Thursday, February 17, 2011

The Meaning of Service

Once again, good ol' Bob comes to my intellectual rescue on a morning all my neurons aren't connecting with each other to produce my usual top-quality post. Let's talk about "service."

Consider the various "services" with which we interact every day:

The Internal Revenue Service;

The US Postal Service;

Your Telephone Service;

Your Cable TV Service;

The Civil Service;

Various State, City, County, and Public Services;

Any company's Customer Service;

Congressional efforts to service the national debt;

Given how all these various organizations tend to treat you, you might reasonably be confused over the meaning of the word service. It all became clear the other day, though, when I was visiting a local dairy farm and overheard two farmers discussing their respective herds. One of the farmers told the other that he had arranged for a bull to service his cows.

Now, I understand.

There's another take on service, too.

One day the parish priest came into the church and found a little boy staring intently at a large brass plaque with a long list of names that hung on the wall of the vestibule.

"Can I help you, son?" the priest asked.

"What are all these names? the boy asked him.

"Those are the names of the members of our parish who have died in the service," the priest patiently explained.

The little boy turned to the priest and looked at him with wide eyes.

"Would that have been the nine o'clock service, or the eleven o'clock service?" he asked.

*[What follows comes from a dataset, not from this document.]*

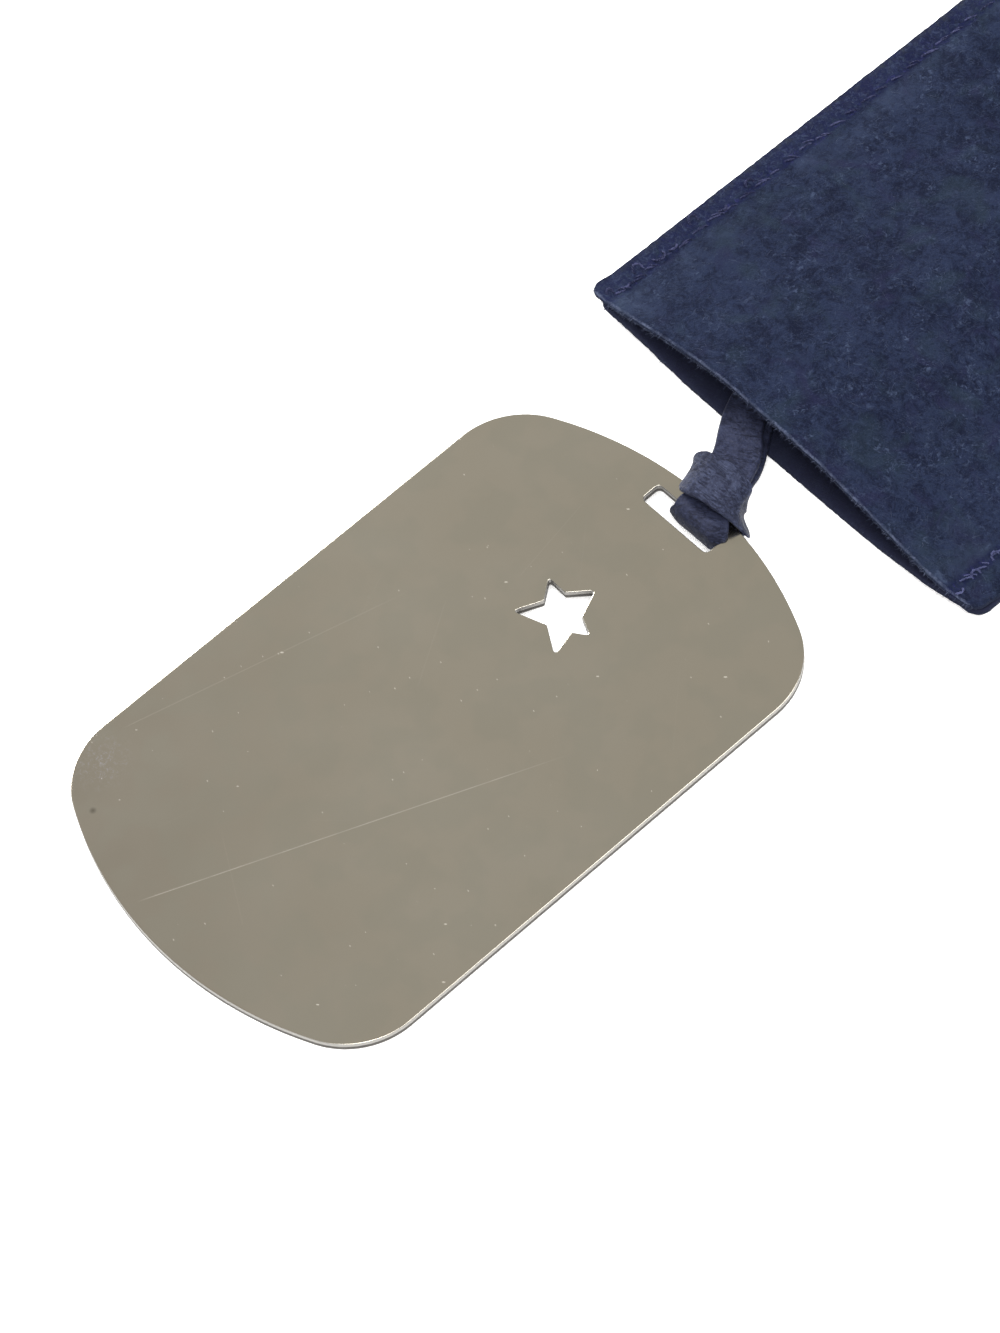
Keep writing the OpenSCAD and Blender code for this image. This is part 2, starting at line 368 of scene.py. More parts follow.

Have a good day. More thoughts tomorrow.

Bilbo

P.S. - I found this interesting historical tidbit this morning: today is the anniversary of the birth in 1766 of English economist Thomas Robert Malthus. In 1798, Malthus published his famous pamphlet "An Essay on the Principle of Population," in which he argued that the human population of the earth was growing at a faster rate than the food supply, and that war, disease, and famine were necessary in order to prevent overpopulation. He is remembered today in the adjective malthusian, popular in gloom-and-doom analysis. Because of his dark predictions about humanity's future, Malthus was often accused of being cold-hearted and inhuman...but he actually had a passionate love affair in his youth, and at the age of 38 he married a woman ten years his junior. He wrote in his diary: "Perhaps there is scarcely a man who has once experienced the genuine delight of virtuous love...that does not look back to the period, as the sunny spot of his whole life, where his imagination loves to bask ... which he would most wish to live over again."

B.

3 comments:

Amanda said...

The one about the little boy was cute! I just just imagine a little face with huge eyes questioning ....

Mike said...

My name would be on the 9am service death list.

KathyA said...

Maybe the word 'service' is being confused with 'servitude' -- except in the area of husbandry, of course.